Nation-State Integration & Minority Assimilation

1920 - 1940

Estonian independence in 1920 brought Setomaa under a nation-state for the first time — but not on Seto terms. The region was administered as Petseri County, and the new state's policies pressed toward Estonification: Seto was classified as a dialect of Estonian, not a separate language, and the Estonian Apostolic Orthodox Church (EAOC) replaced the Pskov Eparchy. The Seto community gained liturgical comprehensibility (Estonian over Church Slavonic) but lost institutional distinctiveness. Yet Orthodoxy persisted. The Källätüvä tsässon was built in 1925-1928, proof that the parish feast-day cycle continued even under assimilation pressure. The Obinitsa church served its congregation throughout the interwar period. This era is genuinely double-edged: Estonian rule was better than the Soviet alternative that would come, but it began the process of absorbing Seto distinctiveness into the national framework. Visit Värska today — the administrative center that grew under Estonian governance — and you see both the infrastructure of modern administration and the continued pulse of Orthodox parish life.

Chapter

Imperial Russian Orthodox Parish System

1721 - 1920

Under Imperial Russian rule, the Orthodox parish system reached its fullest expression in Setomaa.
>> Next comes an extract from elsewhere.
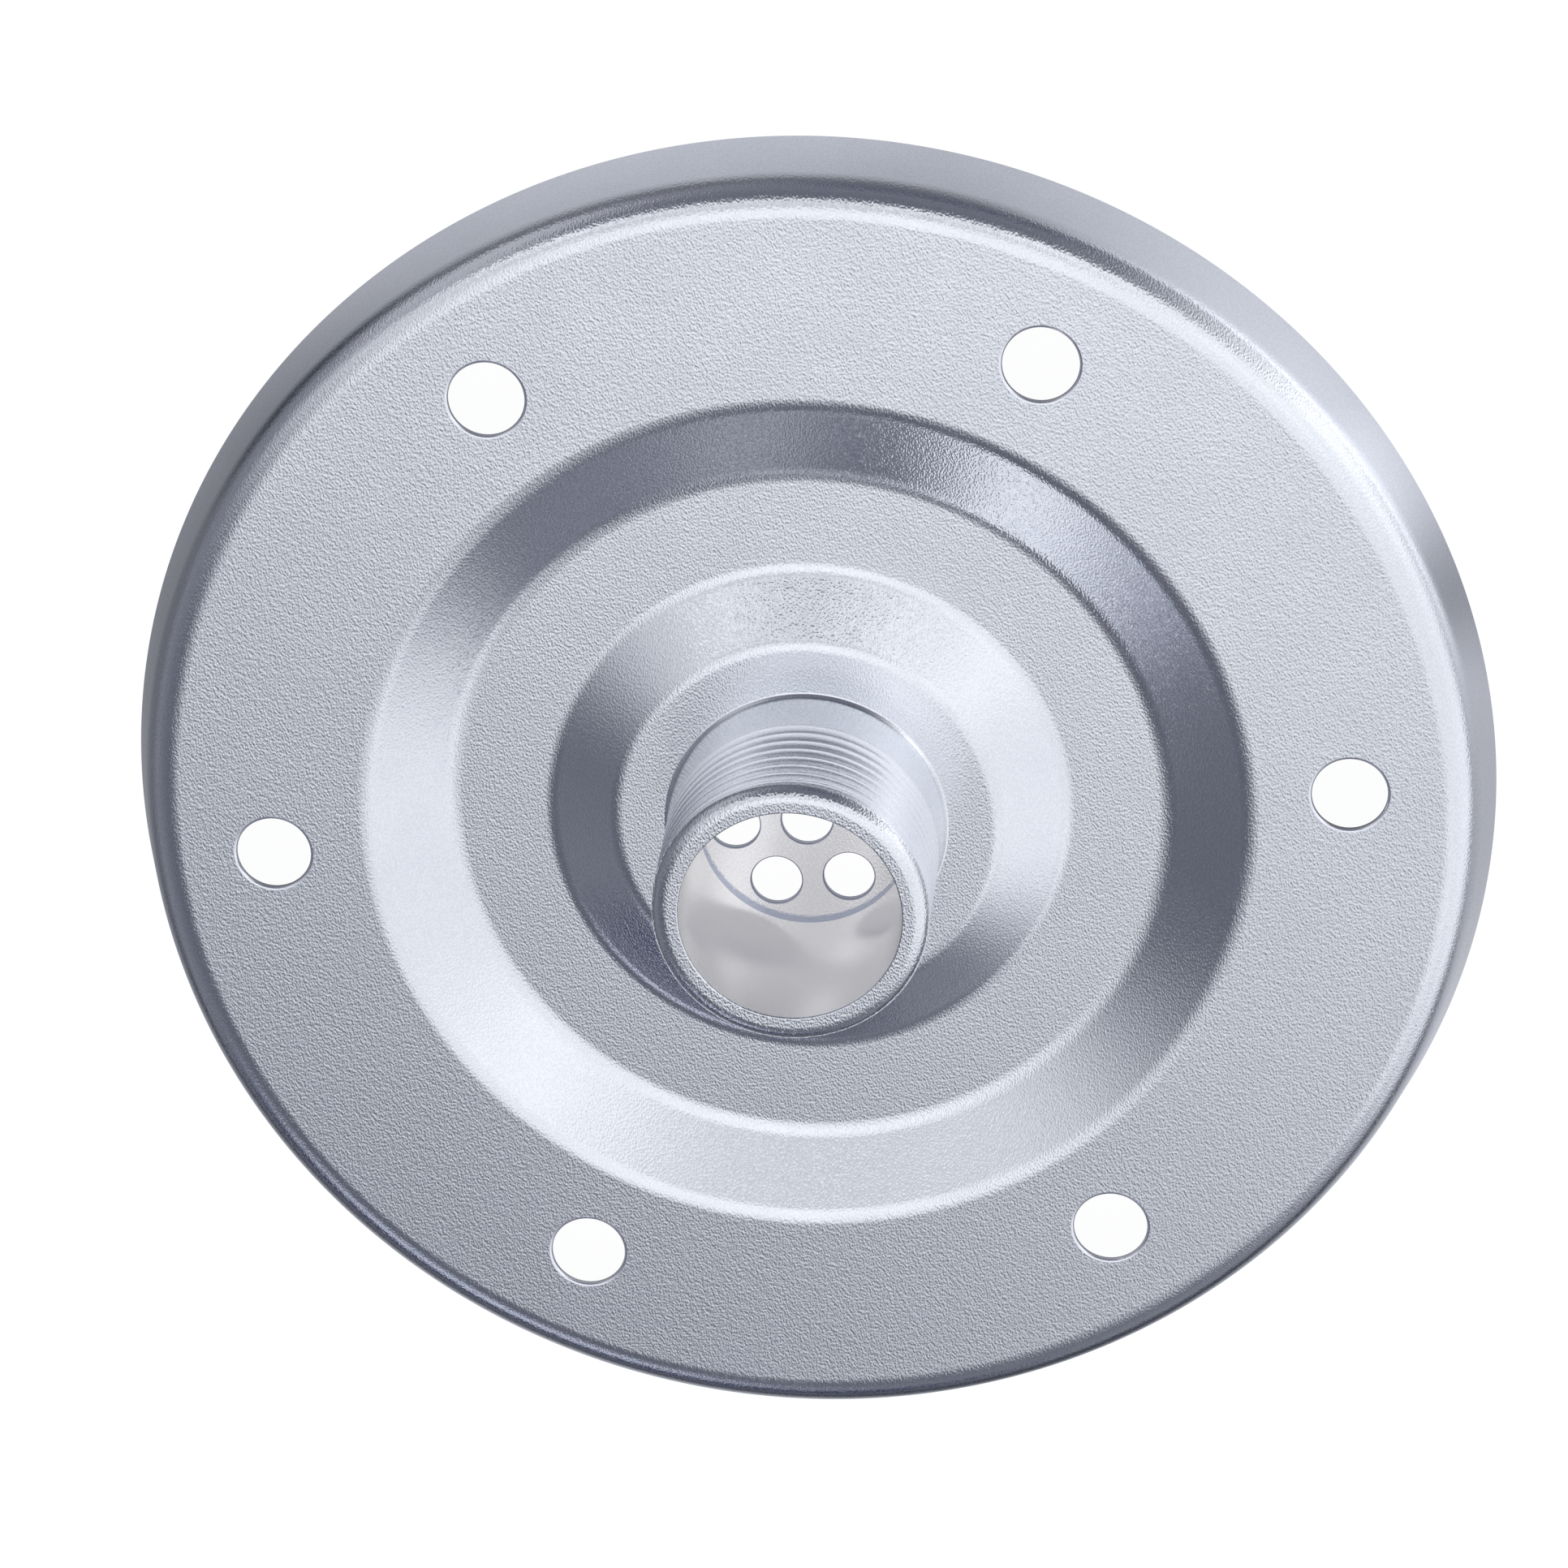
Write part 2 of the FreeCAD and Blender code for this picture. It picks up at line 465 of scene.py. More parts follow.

The tsässon network — small village chapels dedicated to specific saints, each celebrating its own pühipäev (feast day) — expanded across the landscape. The Meldova tsässon near Obinitsa (ca. 1753) is one of the oldest documented; by the 19th century, some 25 chapels dotted 23 villages, creating a decentralized web of communal gathering that no central authority could easily dismantle. But Imperial rule also brought confrontation. In 1861, the Pskov governor prohibited public Peko worship, driving the ancient practice underground. It survived through secret custodianship in Mokornulk, the periphery where Orthodox Pskov governance met Lutheran Livonia. The 1907 clerical assembly revealed a deeply split clergy: some documented surviving pre-Christian rites, others denied them. Seto parishioners themselves demanded liturgy 'in their mother tongue and not literary Estonian,' asserting a distinct identity within the Orthodox framework. Visit any tsässon today — Serga, Kuigõ, Võõpsu — and you step into a parish system that has structured Seto communal life for nearly three centuries.